About Me and my time as a youth

I got into cycling through the 2012 Olympics when the road race and time trial came through Esher, where I live in Surrey. This sparked an interest in cycling and my dad brought me my first road bike. Before this point, at the age of 8, I did the usual ballet and swimming on a Saturday morning, but had never been a real sports diva. As soon as I got my first road bike, a Scott Contesa, I joined Hillingdon Slipstreamers where I learnt how to properly ride a bike, learning skills and gradually improving my fitness, by going every Saturday morning which meant my old Saturday routine was scrapped, but I have never had any talent for dance anyway! As weeks went on, I achieved my different skills awards, which enabled me to ride with the more experienced riders in the club. By the end of that year it was suggested by the coaches that I start racing.


I started racing nationally as a second year under10 and took cycling seriously nearly right from the gun. I did the whole national series travelling around the country from Isle of Man to Wales and was training lots of days during the week. Around this point, I changed club to VC Londres, as I also really enjoyed riding on the track. I trained quite a bit for my age, which eventually got me national closed circuit and series champion in under12s where I had a pretty good year. In hindsight, I regret not enjoying the sport as much as I could have, by not spending time outside of cycling with my school friends as I was still in year 6 when I started spending most my free time cycling or travelling to races. But had I done things differently then I might not be where I am today or have made the great friends I have across the country.

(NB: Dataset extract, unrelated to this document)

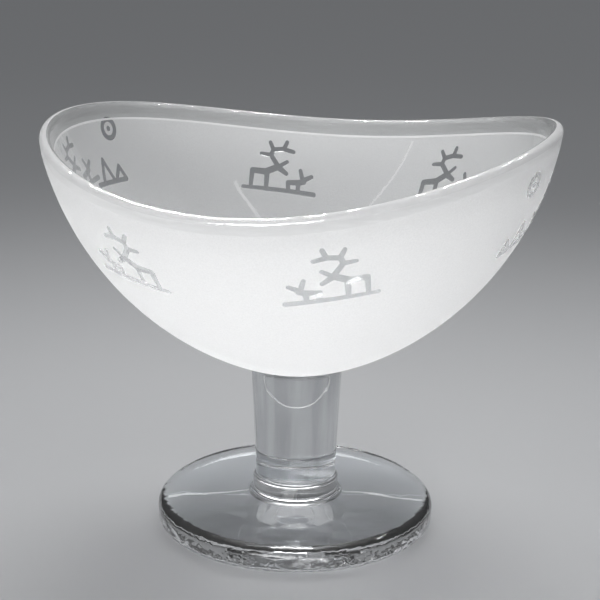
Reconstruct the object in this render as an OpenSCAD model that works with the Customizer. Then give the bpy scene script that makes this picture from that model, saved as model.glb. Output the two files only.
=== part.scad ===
// Footed glass bowl: a blown bowl with a waved rim on a solid stem and a thick round foot.
// Millimetres, +Z up. The origin is the middle of the foot's underside, on the table.

/* [Bowl] */
// Height of the rim above the table, halfway between the wave's high and low points
rim_h = 132; // [124:1:142]
// Outside diameter of the wall at that height
rim_d = 167; // [155:1:180]
// Radius of the arc that the outside of the wall follows from the stem to the rim
wall_arc = 102; // [95:1:130]
// Rise of the wave above that height, and its fall below it
wave = 7; // [0:0.5:10]
// Direction of one of the wave's two high points
wave_turn = 165; // [0:5:180]
// Extra height of the rim on its higher side
lean = 1.6; // [0:0.2:3]
// Direction of that higher side
lean_turn = 13; // [0:1:360]
// Thickness of the wall at the rim
rim_t = 3.6; // [2.4:0.2:5]
// Thickness of the glass in the middle of the floor
floor_t = 9; // [6:0.5:14]
// Height of the band below the rim where the outside was ground
band_h = 5; // [4:0.5:8]
// Lean of that band from upright
band_lean = 7; // [0:1:12]

/* [Figures] */
// Height of the herds' baseline below the rim; each herd's own place differs a little
herd_drop = 27.6; // [25:0.2:32]
// Height of the camps' baseline below the rim; the second camp hangs lower than this
camp_drop = 27.9; // [25:0.1:32]
// Height of the suns' middle below the rim; the second sun hangs lower than this
sun_drop = 10.4; // [9.5:0.1:14]
// Size of the figures, as a multiple of the size that they are drawn in
figure_scale = 1; // [0.7:0.05:1.1]
// How far the clear figures stand out of the sandblasted glass around them
relief = 0.3; // [0.1:0.1:0.6]

/* [Stem] */
// Height of the joint between the bowl and the stem above the table
seat_h = 56; // [46:1:64]
// Diameter of the stem where it meets the bowl
stem_top_d = 30.8; // [24:0.2:38]
// Diameter of the stem just above the collar
stem_low_d = 27.2; // [22:0.2:32]
// Height of the joint between the stem and the collar above the table
collar_h = 16; // [14:0.5:24]
// Rounding of the stem's lower end
stem_round = 0.8; // [0.4:0.1:1.5]

/* [Foot] */
// Diameter of the foot
foot_d = 95; // [80:1:110]
// Thickness of the foot at its edge
foot_t = 8.5; // [7:0.5:10]
// Rise of the foot's top from its edge to the collar
foot_rise = 1.4; // [0.5:0.1:2]
// Rounding of the foot's upper edge
foot_top_round = 3.5; // [2:0.5:4]
// Rounding of the foot's lower edge
foot_low_round = 2; // [1:0.5:2.5]
// Diameter of the collar under the stem
collar_d = 29.2; // [28:0.2:34]
// Rounding of the collar's shoulder
collar_round = 1.6; // [1:0.1:2]
// Fillet between the collar and the foot's top
collar_fillet = 2.4; // [1:0.1:3]

/* [Hidden] */

// Smoothness of the bowl: directions around it, and steps along each stretch of its section
around = 96;
seat_steps = 3;
wall_steps = 12;
lip_steps = 7;
inside_steps = 12;
round_steps = 6;

rim_r = rim_d / 2;
stem_r = stem_top_d / 2;
stem_low_r = stem_low_d / 2;
foot_r = foot_d / 2;
collar_r = collar_d / 2;
lip_r = rim_t / 2;

// Centre of the wall's arc, which runs through the stem's edge and the rim
wall_from = [stem_r, seat_h];
wall_to = [rim_r, rim_h];
wall_chord = norm(wall_to - wall_from);
wall_along = (wall_to - wall_from) / wall_chord;
wall_middle = (wall_from + wall_to) / 2
    + sqrt(pow(wall_arc, 2) - pow(wall_chord / 2, 2)) * [-wall_along[1], wall_along[0]];

// Points along an arc, without its first one
function arc_points(centre, radius, from, to, steps) =
    [for (i = [1:steps]) let (t = from + (to - from) * i / steps) centre + radius * [cos(t), sin(t)]];

// Direction of a point seen from the middle of an arc
function direction(centre, point) = atan2(point[1] - centre[1], point[0] - centre[0]);

// Outside radius of the wall at a height
function outside_r(z) = wall_middle[0] + sqrt(pow(wall_arc, 2) - pow(z - wall_middle[1], 2));

// The bottom of the bowl, where the arc reaches the axis, and the floor inside it
bottom_z = wall_middle[1] - sqrt(pow(wall_arc, 2) - pow(wall_middle[0], 2));
floor_z = bottom_z + floor_t;
bottom_turn = direction(wall_middle, [0, bottom_z]);
seat_turn = direction(wall_middle, wall_from);

// The round bottom of the bowl, from its lowest point to the stem's edge
seat_points = arc_points(wall_middle, wall_arc, bottom_turn, seat_turn, seat_steps);

// Height of the rim in a direction
function rim_z(turn) = rim_h + wave * cos(2 * (turn - wave_turn)) + lean * cos(turn - lean_turn);

// Outside of the bowl in one direction: the arc up to the ground band, and the band's upper edge
function outside_points(top) =
    let (crease = [outside_r(top - band_h), top - band_h],
         band_top_z = top - lip_r * (1 + sin(band_lean)),
         band_top = crease + (band_top_z - crease[1]) * [tan(band_lean), 1])
    concat(arc_points(wall_middle, wall_arc, seat_turn, direction(wall_middle, crease), wall_steps),
           [band_top]);

// The rounded lip, from the band's upper edge over the top to the inside
function lip_points(band_top) =
    arc_points(band_top + lip_r * [-cos(band_lean), sin(band_lean)], lip_r,
               -band_lean, 180 - 2 * band_lean, lip_steps);

// Inside of the bowl in one direction: one arc from the lip down to the floor, whose middle lies
// nearer to the axis than that of the outside, so that the wall thickens towards the floor
inside_share = 0.75;
inside_x = wall_middle[0] * inside_share;
function inside_points(lip_end) =
    let (middle_z = (pow(lip_end[0] - inside_x, 2) - pow(inside_x, 2) + pow(lip_end[1], 2)
                     - pow(floor_z, 2)) / (2 * (lip_end[1] - floor_z)),
         middle = [inside_x, middle_z],
         points = arc_points(middle, norm([inside_x, middle_z - floor_z]),
                             direction(middle, lip_end), direction(middle, [0, floor_z]), inside_steps))
    [for (i = [0:inside_steps - 2]) points[i]];

// The bowl's whole section in one direction, without the two points on the axis
function section(turn) =
    let (outside = outside_points(rim_z(turn)),
         lip = lip_points(outside[len(outside) - 1]),
         inside = inside_points(lip[len(lip) - 1]))
    concat(seat_points, outside, lip, inside);

// The bowl, lofted through its sections all the way round
module bowl_glass() {
    sections = [for (i = [0:around - 1]) section(360 * i / around)];
    rings = len(sections[0]);
    points = concat(
        [for (i = [0:around - 1]) for (p = sections[i])
            [p[0] * cos(360 * i / around), p[0] * sin(360 * i / around), p[1]]],
        [[0, 0, bottom_z], [0, 0, floor_z]]);
    under = around * rings;
    sides = [for (i = [0:around - 1]) for (k = [0:rings - 2])
        let (a = i * rings + k, b = ((i + 1) % around) * rings + k)
        each [[a, a + 1, b], [b, a + 1, b + 1]]];
    caps = [for (i = [0:around - 1])
        let (a = i * rings, b = ((i + 1) % around) * rings)
        each [[under, a, b], [under + 1, b + rings - 1, a + rings - 1]]];
    polyhedron(points = points, faces = concat(sides, caps));
}

// Outline of the stem: its lower end, its taper, and the hollow that the bowl's bottom sits in
module stem_outline() {
    polygon(concat(
        [[0, collar_h], [stem_low_r - stem_round, collar_h]],
        arc_points([stem_low_r - stem_round, collar_h + stem_round], stem_round, -90, 0, round_steps),
        [for (i = [seat_steps - 1:-1:0]) seat_points[i]],
        [[0, bottom_z]]));
}

// Slope of the foot's top and the points where its roundings meet it
foot_slope = atan(foot_rise / (foot_r - collar_r));
foot_edge_middle = [foot_r - foot_top_round, foot_t - foot_top_round];
foot_edge_top = foot_edge_middle + foot_top_round * [sin(foot_slope), cos(foot_slope)];
function foot_top_z(x) = foot_edge_top[1] + (foot_edge_top[0] - x) * tan(foot_slope);
fillet_x = collar_r + collar_fillet;
fillet_middle = [fillet_x, foot_top_z(fillet_x) + collar_fillet / cos(foot_slope)];

// Outline of the foot with the collar that carries the stem
module foot_outline() {
    polygon(concat(
        [[0, 0], [foot_r - foot_low_round, 0]],
        arc_points([foot_r - foot_low_round, foot_low_round], foot_low_round, -90, 0, round_steps),
        [[foot_r, foot_edge_middle[1]]],
        arc_points(foot_edge_middle, foot_top_round, 0, 90 - foot_slope, round_steps),
        [fillet_middle - collar_fillet * [sin(foot_slope), cos(foot_slope)]],
        arc_points(fillet_middle, collar_fillet, 270 - foot_slope, 180, round_steps),
        [[collar_r, collar_h - collar_round]],
        arc_points([collar_r - collar_round, collar_h - collar_round], collar_round, 0, 90, round_steps),
        [[0, collar_h]]));
}

// The figures are drawn in millimetres, walking to the right, with the baseline at zero.
// A stroke joins the points of its list, which hold their place and the stroke's width there.

// A reindeer: hind leg, back, neck and head, then its front leg, ear and antlers
deer = [
    [[-11, 0.5, 1.5], [-10.7, 6, 1.9], [-5.5, 5.9, 2.3], [-1, 8, 2.3], [2.4, 6, 1.5]],
    [[-5, 0, 1.6], [-5, 5.5, 2]],
    [[-0.5, 8.3, 1.5], [2.4, 10.2, 1.3]],
    [[-1, 8.3, 1.9], [-4, 12, 1.7], [-3.2, 14, 1.7], [0.5, 14.6, 1.7], [4.5, 14, 1.5]],
    [[-4, 12, 1.6], [-7.8, 12.2, 1.2]],
    [[-3.2, 14, 1.7], [-4.6, 16.5, 1.4]],
    [[0.8, 14.6, 1.7], [1.8, 17.2, 1.5]]];

// Its calf: hind leg, back and head, then its front leg and ears
calf = [
    [[3.5, 0, 1.6], [3.3, 3, 1.7], [7.3, 3.4, 2], [9.2, 4, 2]],
    [[7.1, 0, 1.6], [7.3, 3.4, 1.7]],
    [[8.8, 4.3, 1.8], [7.7, 7.7, 1.4]],
    [[8.8, 4.3, 1.8], [12, 6.1, 1.4]]];

// Two tents: their sloping sides
tents = [
    [[-4.3, 0.5, 1.7], [-0.8, 8, 1.5], [2.2, 0.5, 1.7]],
    [[3.8, 0.5, 1.7], [7.2, 4.8, 1.5], [8.9, 0.3, 1.7]]];

herd_ground = [[-14, 0, 1.2], [-5, 0, 1.5], [13.2, 0, 1.7]];
camp_ground = [[-8.5, 0, 1.7], [8.5, 0, 1.7]];

// The sun above a camp is a ring around a dot
sun_outer = 4.2;
sun_inner = 2.4;
sun_dot = 0.95;

// Places of the figures, set by hand one by one: direction, how much lower than usual, extra tilt
herd_places = [[163.4, -0.5, -3.9], [95.6, -0.7, 1.7], [42.5, 0.4, -3],
               [-12, 4, 0], [-81.3, 0.1, 0.4], [-133.7, 0.4, 1.7]];
camp_places = [[149.7, 0, -1.5], [-27.5, 5.5, 5.5]];
sun_places = [[145.2, -0.5, 0], [-30.4, 2, 0]];

// One end or bend of a stroke
module stroke_point(point) {
    translate([point[0], point[1]]) circle(d = point[2], $fn = 8);
}

// One stroke through the points of a list
module stroke(points) {
    for (i = [0:len(points) - 2])
        hull() {
            stroke_point(points[i]);
            stroke_point(points[i + 1]);
        }
}

module herd() {
    for (points = concat(deer, calf, [herd_ground])) stroke(points);
}

module camp() {
    for (points = concat(tents, [camp_ground])) stroke(points);
}

module sun() {
    difference() {
        circle(r = sun_outer, $fn = 20);
        circle(r = sun_inner, $fn = 16);
    }
    circle(r = sun_dot, $fn = 10);
}

// Slope of the rim in a direction, in degrees
function rim_slope(turn) =
    atan((-2 * wave * sin(2 * (turn - wave_turn)) - lean * sin(turn - lean_turn)) / rim_r);

// A drawing pushed outwards through the wall at a place, below the rim and tilted like it
module through_wall(place, drop) {
    rotate([0, 0, place[0]])
        translate([rim_r / 2, 0, rim_z(place[0]) - drop - place[1]])
            rotate([90, 0, 90])
                rotate(rim_slope(place[0]) + place[2])
                    mirror([1, 0, 0])
                        scale(figure_scale) linear_extrude(rim_r) children();
}

// A skin around the wall that stands out of it by the relief and reaches a little into it
skin_depth = 1;
skin_top = rim_h + wave + lean;
module figure_skin() {
    skin_turn = direction(wall_middle, [outside_r(skin_top), skin_top]);
    rotate_extrude($fn = around)
        polygon(concat(
            arc_points(wall_middle, wall_arc + relief, seat_turn, skin_turn, wall_steps),
            arc_points(wall_middle, wall_arc - skin_depth, skin_turn, seat_turn, wall_steps)));
}

// All the figures, standing out of the wall
module figures() {
    intersection() {
        figure_skin();
        union() {
            for (place = herd_places) through_wall(place, herd_drop) herd();
            for (place = camp_places) through_wall(place, camp_drop) camp();
            for (place = sun_places) through_wall(place, sun_drop) sun();
        }
    }
}

module bowl() {
    color("gainsboro") {
        bowl_glass();
        figures();
    }
}

module stem() {
    color("lightcyan") rotate_extrude() stem_outline();
}

module foot() {
    color("paleturquoise") rotate_extrude() foot_outline();
}

bowl();
stem();
foot();
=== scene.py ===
# %% [markdown]
# A footed glass bowl, rebuilt as a lesson. The real one is hand-made: a blown bowl with a waved rim, sandblasted
# white on the outside around clear figures, on a solid clear stem and a thick round foot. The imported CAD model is
# the fixed frame: it gives every size, and the glass pieces made here stand in for its nodes one for one.

# %% Load the frame
import math

import bpy
from mathutils import Matrix, Vector


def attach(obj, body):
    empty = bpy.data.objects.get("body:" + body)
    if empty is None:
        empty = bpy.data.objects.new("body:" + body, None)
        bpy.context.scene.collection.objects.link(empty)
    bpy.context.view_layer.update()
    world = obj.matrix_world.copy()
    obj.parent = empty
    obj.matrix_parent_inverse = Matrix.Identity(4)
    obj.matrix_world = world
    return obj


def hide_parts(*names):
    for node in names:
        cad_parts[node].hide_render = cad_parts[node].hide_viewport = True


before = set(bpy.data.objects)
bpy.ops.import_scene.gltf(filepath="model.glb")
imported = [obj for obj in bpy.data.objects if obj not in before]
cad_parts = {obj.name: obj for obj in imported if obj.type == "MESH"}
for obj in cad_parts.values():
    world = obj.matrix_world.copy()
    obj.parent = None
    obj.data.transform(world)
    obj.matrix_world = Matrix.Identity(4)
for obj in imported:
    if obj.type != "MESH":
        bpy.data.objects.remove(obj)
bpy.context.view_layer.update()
MM = 0.001

# %% [markdown]
# The camera comes first, because everything is judged through it. Its place was found by fitting the outlines of the
# rim, the wall, the stem and the foot: a lens of about 92 mm, half a metre away and 225 mm above the table, looking
# down by 16.7 degrees. A camera can be aimed with a constraint, but three angles and a matrix say exactly what was
# measured and stay the same in every run.

# %% Camera
SENSOR, FOCAL_PX, PICTURE_PX = 36.0, 1526.9, 600
CAMERA_AT, NEAREST = (0, -0.491, 0.2249), 0.01
PITCH, YAW, ROLL = (math.radians(a) for a in (16.68, 0.10, 0.68))

forward = Vector((math.sin(YAW) * math.cos(PITCH), math.cos(YAW) * math.cos(PITCH), -math.sin(PITCH)))
level_right = Vector((math.cos(YAW), -math.sin(YAW), 0))
level_up = level_right.cross(forward)
right = level_right * math.cos(ROLL) + level_up * math.sin(ROLL)
up = level_up * math.cos(ROLL) - level_right * math.sin(ROLL)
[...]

I also wish I got more involved in trying to compete in all the different cycling disciplines as I seemed to focus more on track and road, and less on cyclo cross and mountain biking.

From there I have raced and trained ever since getting on RSRs (Regional School of Racing) as a second year under 14 getting tips and advice from the regional coaches and attending training days which prepared me for getting on ODA (Olympic Development Apprentice) for the next two years.